Items from a data source
* * * * *

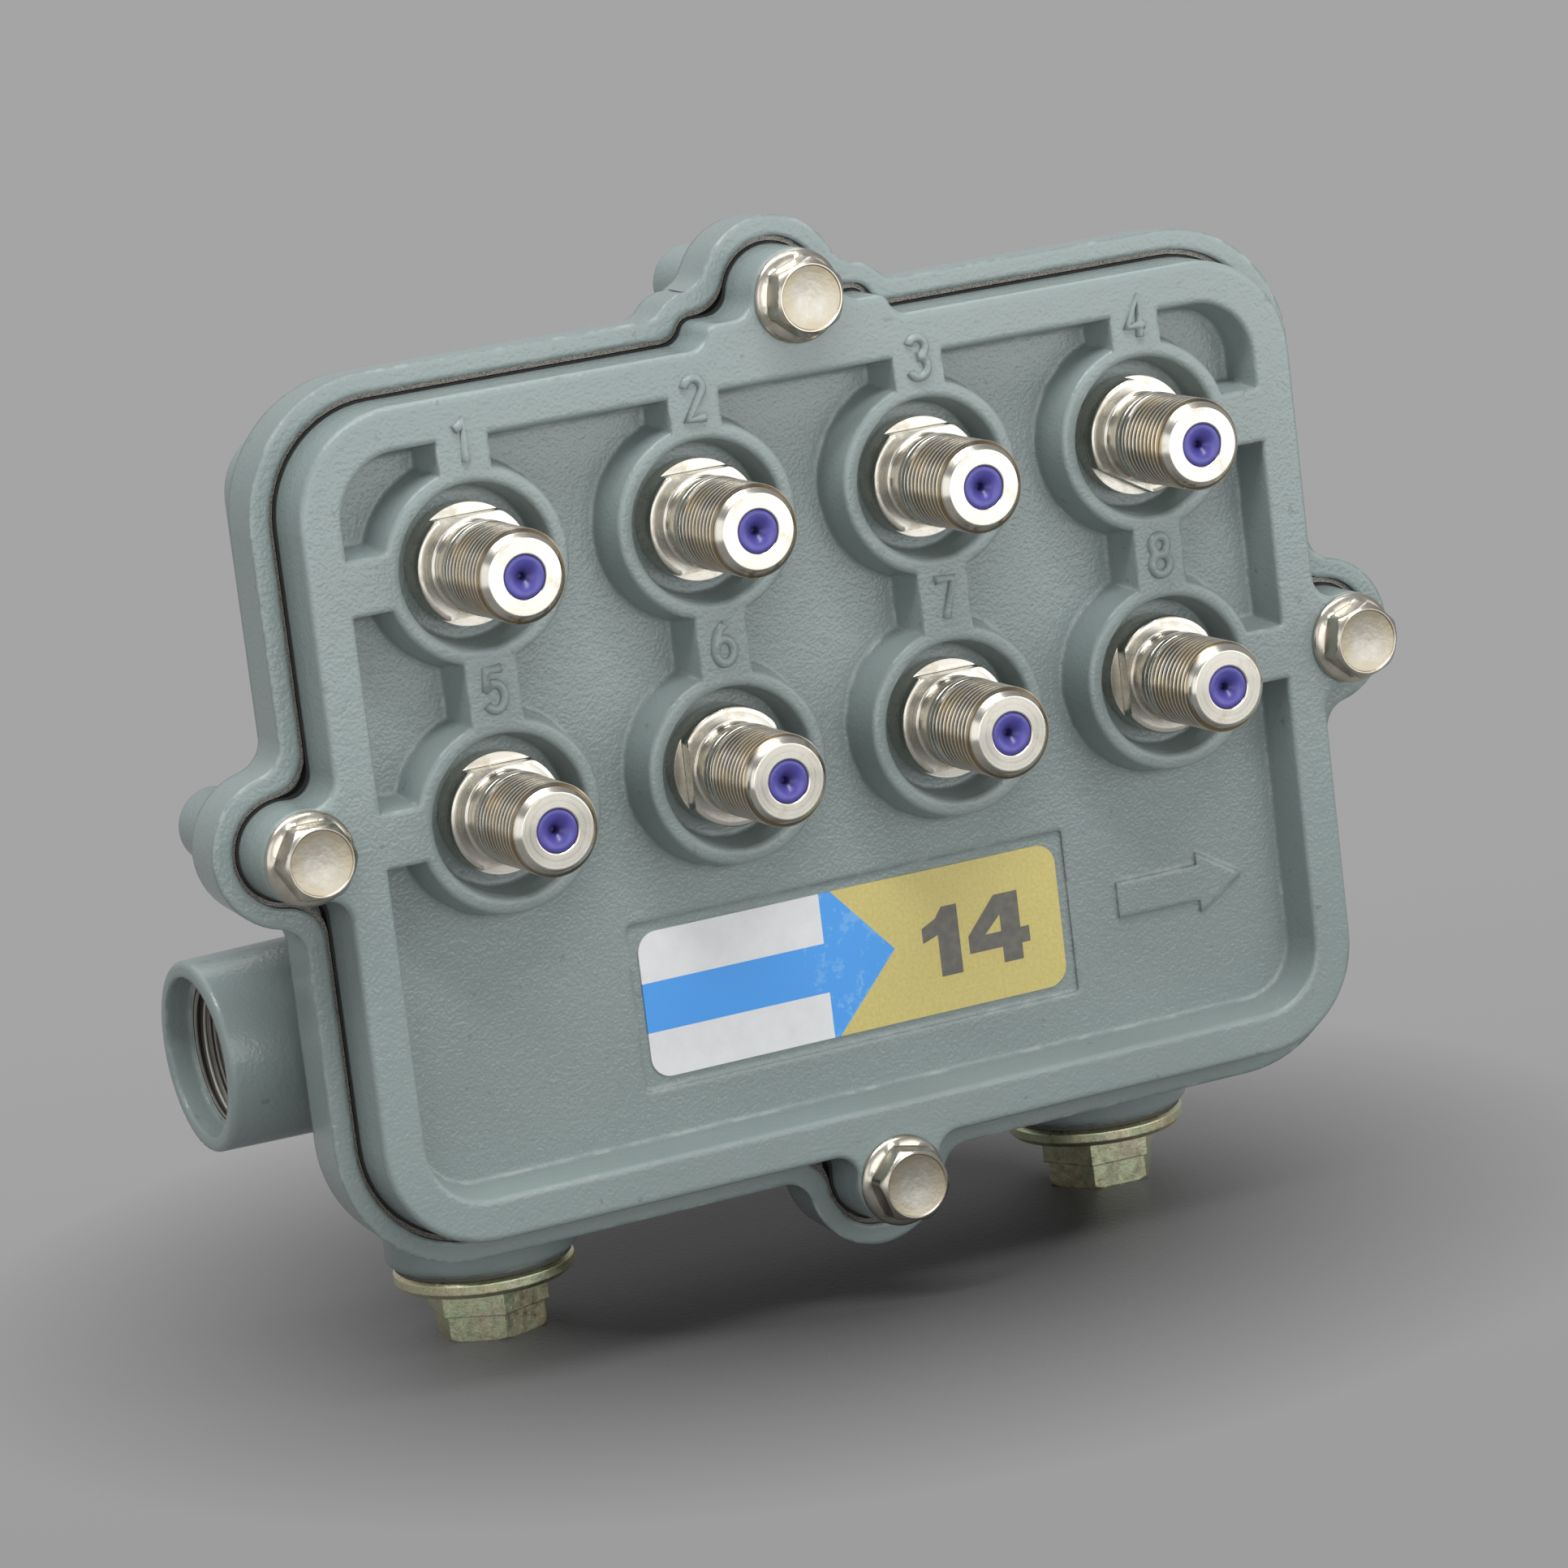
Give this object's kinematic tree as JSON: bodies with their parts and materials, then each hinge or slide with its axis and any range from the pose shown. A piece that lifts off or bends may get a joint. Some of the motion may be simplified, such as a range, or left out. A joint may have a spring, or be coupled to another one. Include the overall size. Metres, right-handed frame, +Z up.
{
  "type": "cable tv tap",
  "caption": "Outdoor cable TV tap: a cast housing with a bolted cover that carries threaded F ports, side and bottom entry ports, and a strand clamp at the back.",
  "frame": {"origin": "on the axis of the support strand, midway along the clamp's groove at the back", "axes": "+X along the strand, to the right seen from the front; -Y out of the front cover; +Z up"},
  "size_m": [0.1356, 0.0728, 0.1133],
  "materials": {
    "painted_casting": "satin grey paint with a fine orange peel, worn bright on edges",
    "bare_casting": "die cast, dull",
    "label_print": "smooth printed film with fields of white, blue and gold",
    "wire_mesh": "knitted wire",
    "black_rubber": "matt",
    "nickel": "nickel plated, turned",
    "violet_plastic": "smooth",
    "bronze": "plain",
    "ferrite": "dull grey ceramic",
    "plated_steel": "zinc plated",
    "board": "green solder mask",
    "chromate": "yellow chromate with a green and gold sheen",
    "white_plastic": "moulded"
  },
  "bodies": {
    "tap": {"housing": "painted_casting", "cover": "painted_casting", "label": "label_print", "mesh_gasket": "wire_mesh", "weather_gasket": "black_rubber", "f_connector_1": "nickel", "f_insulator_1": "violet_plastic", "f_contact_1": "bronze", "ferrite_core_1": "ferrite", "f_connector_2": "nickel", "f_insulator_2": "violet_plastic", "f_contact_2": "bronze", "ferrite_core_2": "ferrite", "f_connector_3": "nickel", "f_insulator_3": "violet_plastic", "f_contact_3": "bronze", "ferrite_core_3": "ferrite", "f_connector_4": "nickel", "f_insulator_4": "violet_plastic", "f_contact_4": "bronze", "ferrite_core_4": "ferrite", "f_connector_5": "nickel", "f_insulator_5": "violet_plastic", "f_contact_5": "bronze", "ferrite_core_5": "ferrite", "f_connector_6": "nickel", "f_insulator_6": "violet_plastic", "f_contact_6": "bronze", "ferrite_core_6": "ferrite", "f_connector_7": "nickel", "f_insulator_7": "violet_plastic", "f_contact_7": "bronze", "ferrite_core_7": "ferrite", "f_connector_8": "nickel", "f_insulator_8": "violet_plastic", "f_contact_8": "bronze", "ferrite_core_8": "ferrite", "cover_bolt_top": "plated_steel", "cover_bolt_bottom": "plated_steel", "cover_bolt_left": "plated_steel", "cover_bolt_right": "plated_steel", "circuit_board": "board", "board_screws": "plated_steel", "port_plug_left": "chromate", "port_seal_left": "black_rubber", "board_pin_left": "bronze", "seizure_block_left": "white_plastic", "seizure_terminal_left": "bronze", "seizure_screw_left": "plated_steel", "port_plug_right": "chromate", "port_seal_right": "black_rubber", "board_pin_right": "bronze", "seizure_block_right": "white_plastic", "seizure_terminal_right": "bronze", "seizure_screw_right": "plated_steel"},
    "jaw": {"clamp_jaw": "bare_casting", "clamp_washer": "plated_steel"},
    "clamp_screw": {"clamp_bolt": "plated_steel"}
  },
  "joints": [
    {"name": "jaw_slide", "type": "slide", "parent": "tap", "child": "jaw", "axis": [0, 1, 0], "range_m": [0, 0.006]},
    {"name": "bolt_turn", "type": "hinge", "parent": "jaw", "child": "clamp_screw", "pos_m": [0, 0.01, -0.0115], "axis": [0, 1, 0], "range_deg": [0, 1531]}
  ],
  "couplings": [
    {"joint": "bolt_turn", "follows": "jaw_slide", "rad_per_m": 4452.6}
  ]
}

* * * * *

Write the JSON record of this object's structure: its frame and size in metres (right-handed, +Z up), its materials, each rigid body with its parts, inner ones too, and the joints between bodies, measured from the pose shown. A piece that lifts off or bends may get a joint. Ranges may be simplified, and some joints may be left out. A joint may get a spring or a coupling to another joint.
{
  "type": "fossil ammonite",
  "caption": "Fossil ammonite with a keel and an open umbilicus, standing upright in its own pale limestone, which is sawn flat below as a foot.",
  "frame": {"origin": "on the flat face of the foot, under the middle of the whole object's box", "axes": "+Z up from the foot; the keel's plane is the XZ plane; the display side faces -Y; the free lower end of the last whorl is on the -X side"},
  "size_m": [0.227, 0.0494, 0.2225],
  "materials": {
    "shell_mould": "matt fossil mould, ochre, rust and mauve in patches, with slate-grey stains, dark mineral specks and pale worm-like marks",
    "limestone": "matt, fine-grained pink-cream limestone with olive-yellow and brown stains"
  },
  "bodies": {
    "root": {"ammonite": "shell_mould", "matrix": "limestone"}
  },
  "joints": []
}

* * * * *

## Instructions for the task
The word "hinge" may appear on some lines of these records; state how many such lines there are, and nothing else.

## Finished exercise
2